С 1922 г. в СССР все больше возрастало влияние Генерального секретаря Центрального комитета партии, пост которого занимал И.В. Сталин. Сам И.В.Сталин не был крупным теоретиком марксизма. Более того, во время его правления марксизм в России фактически перестал развиваться как научная теория.[101] При постепенном развитии разветвленной бюрократической системы, партийная идеология, проникнутая апологетикой вождизма и принципами строгой централизации, все больше стала напоминать консерватизм. Теоретические разработки К.Маркса и В.И.Ленина были догматизированы И.В.Сталиным в таких компилятивных работах, как, например, «Вопросы ленинизма»[102], а в дальнейшем нашли свое единственное воплощение в официальной доктрине «марксизма-ленинизма». Антиимпериалистическая фразеология все больше обуславливалась стремлением партийной элиты к самоутверждению и идеологической трансформации мира (что позднее получило непосредственное осуществление в экспорте советской модели в страны Восточной Европы и превращении СССР в форпост мирового коммунизма).
Однако в постулатах И.В.Сталина следует выделить курс на форсированную индустриализацию и политику жесткого централизованного управления экономикой, а также оригинальный тезис о возможности построения социализма в отдельной стране. Эта идея, ставшая своеобразной сталинской версией «особого пути» России и выдвинутая в противовес концепции «перманентной революции» Л.Д. Троцкого, обещала мир и вызвала поддержку масс. Фактически, этот тезис И.В.Сталина шел вразрез с традиционной для марксизма теорией мировой социалистической революции и превращал СССР в одно из государств мира, а КПСС – в специфическую форму правящей элиты, стремившейся уберечь от всякой реформы существовавшие властные отношения.[103] Впрочем, сам И.В.Сталин, трактовал тезис о возможности построения социализма в отдельной стране как развитие «марксистско-ленинской» философии. Более того, сталинский «ленинизм» объявлялся не только «самым левым», но и «единственным левым течением в мировом рабочем движении».[104] Примечательно, что основу для подобных аргументов И.В.Сталина составил тезис о диалектическом взаимодействии теории и практики: «Конечно, теория становится беспредметной, если она не связывается с революционной практикой, точно так же, как и практика становится слепой, если она не освещает себе дорогу теорией. Но теория может превратиться в величайшую силу рабочего движения, если она складывается в неразрывной связи с революционной практикой, ибо она, и только она, может дать движению уверенность, силу ориентировки и понимание внутренней связи окружающих событий».[105] Те или иные цитаты В.И.Ленина стали перманентно реинтерпретироваться в зависимости от политической ситуации.
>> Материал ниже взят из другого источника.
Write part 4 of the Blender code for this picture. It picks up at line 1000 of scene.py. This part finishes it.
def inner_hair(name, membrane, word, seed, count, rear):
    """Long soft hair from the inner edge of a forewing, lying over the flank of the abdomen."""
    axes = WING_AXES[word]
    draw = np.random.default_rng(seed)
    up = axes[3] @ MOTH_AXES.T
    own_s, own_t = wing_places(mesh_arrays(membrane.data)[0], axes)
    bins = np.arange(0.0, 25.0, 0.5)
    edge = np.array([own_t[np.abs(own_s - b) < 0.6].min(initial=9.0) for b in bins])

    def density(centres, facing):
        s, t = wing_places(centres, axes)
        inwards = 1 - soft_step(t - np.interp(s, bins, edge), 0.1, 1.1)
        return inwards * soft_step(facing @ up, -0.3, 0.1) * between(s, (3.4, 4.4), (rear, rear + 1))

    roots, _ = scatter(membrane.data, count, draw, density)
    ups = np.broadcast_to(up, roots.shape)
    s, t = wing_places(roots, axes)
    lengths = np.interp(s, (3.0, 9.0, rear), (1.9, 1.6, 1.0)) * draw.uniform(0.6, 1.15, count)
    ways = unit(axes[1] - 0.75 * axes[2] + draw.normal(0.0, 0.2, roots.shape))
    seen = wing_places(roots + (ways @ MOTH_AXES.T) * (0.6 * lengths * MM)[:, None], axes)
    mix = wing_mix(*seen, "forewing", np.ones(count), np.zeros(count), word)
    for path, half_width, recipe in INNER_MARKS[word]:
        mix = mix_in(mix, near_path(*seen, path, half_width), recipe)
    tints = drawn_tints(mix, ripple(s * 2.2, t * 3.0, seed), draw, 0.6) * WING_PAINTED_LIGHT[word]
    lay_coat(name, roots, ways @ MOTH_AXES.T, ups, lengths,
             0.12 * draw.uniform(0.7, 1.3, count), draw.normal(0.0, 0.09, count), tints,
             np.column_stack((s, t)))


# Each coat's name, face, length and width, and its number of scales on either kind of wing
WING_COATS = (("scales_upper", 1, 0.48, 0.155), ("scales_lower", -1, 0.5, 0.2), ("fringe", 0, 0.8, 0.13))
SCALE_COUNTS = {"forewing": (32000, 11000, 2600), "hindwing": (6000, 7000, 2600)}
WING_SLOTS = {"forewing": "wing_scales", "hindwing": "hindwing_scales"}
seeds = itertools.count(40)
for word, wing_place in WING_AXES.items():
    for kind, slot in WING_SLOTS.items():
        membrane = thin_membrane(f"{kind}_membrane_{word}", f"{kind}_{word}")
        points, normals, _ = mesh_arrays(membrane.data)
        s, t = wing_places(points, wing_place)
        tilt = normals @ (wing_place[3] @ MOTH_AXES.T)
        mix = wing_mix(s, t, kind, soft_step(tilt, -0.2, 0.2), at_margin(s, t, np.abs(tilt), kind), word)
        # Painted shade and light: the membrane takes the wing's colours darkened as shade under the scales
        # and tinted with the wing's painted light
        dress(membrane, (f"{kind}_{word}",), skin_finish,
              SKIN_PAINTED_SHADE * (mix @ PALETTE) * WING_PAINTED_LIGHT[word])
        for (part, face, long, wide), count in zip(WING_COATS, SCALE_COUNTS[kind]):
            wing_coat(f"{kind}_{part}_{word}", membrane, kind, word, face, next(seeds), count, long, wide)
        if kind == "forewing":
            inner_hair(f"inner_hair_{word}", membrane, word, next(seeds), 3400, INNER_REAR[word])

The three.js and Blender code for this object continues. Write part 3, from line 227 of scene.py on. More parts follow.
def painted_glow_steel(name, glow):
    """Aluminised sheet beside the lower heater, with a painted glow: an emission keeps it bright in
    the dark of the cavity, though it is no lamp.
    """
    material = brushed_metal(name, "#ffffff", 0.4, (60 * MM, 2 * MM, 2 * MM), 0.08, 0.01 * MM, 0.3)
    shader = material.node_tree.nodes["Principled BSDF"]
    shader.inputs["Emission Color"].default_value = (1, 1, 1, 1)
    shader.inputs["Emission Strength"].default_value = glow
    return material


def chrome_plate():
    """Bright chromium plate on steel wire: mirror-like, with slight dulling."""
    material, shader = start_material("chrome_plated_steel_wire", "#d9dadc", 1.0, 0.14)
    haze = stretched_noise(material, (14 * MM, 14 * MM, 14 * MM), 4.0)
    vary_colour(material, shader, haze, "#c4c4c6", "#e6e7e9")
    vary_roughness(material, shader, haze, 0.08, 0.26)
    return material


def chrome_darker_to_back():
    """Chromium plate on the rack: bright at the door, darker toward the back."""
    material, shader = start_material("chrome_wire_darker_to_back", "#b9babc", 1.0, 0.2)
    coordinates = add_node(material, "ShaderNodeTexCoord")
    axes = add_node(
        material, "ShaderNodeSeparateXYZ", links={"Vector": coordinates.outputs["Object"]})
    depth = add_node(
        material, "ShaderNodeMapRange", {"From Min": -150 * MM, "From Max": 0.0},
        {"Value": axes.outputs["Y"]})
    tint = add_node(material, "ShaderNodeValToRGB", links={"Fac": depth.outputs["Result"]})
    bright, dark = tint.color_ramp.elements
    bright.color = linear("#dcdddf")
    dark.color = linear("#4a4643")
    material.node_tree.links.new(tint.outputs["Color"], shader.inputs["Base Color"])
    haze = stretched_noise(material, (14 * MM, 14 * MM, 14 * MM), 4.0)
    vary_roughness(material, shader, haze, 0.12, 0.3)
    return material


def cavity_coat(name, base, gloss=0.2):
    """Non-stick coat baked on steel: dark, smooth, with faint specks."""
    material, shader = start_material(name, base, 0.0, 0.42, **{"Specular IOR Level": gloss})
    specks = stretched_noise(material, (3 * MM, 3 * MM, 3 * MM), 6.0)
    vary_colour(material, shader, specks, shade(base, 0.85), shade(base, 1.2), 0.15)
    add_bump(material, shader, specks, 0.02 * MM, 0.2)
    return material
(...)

Так или иначе, если теоретические разработки И.В. Сталина допустимо включать в «левую мысль», то говорить о ее развитии последующими партийными руководителями (Н.С.Хрущевым, Л.И.Брежневым и пр.) едва ли представляется правомерным. Сочинения классиков «левой мысли» становились не более чем средством легитимации правящей элиты, обращавшейся к философской традиции исключительно с целью теоретического оправдания тех или иных политических шагов. Послесталинские деятели в лице лидеров партии все меньше обращали внимание на марксистскую теорию, превратив ее, в конце концов, в несколько ритуальных формул, догм и фраз.
* * *
После начавшегося в середине 80-х гг. ХХ в. курса на либерализацию, сохранявшего социалистическую риторику при фактическом пересмотре ряда основополагающих пунктов коммунистической доктрины, были девальвированы и сами термины «левые», «правые» и «центристские взгляды». Отсутствие серьезных теоретических концепций к концу ХХ в. привело к настоящему терминологическому хаосу в политической жизни России. «Левые взгляды» в этом смысле не стали исключением, к ним себя начали причислять самые разнородные общественно-политические течения[106], представлявшие собой не единый спектр, а скорее – совокупность политических конкурентов. Четкая верификация «псевдолевых» политических образований стала едва ли возможной. Появление избыточного, превышающего разумные пределы количества политических партий и организаций, повторявших друг друга и представлявших зачастую интересы лишь своего руководства, способствовало идеологическому распылению «левой мысли» и серьезно девальвировало «левые ценности». Кроме того, большевистские установки были отождествлены значительной частью населения с социалистическими моделями в целом, а «левые взгляды» нередко стали ассоциироваться в первую очередь с официальной идеологией коммунистической партии Российской Федерации, стержнем которой стал государственный национализм и защита интересов государства в международных отношениях – ценности, исконно не являвшиеся приоритетными для «левых».[107] Леворадикальные и анархистские организации, в силу своей разрозненности и существования в виде немногочисленных философских кружков и замкнутых группировок, перестали играть серьезную роль в политических процессах.[108] Теоретические дискуссии среди «левых», если и имели место, то исключительно в маргинальных и малотиражных изданиях, практически не попадая в фокус общественного мнения. В этих условиях огромный потенциал для заполнения возникшего идеологического вакуума обнаружили доктрины неолиберализма.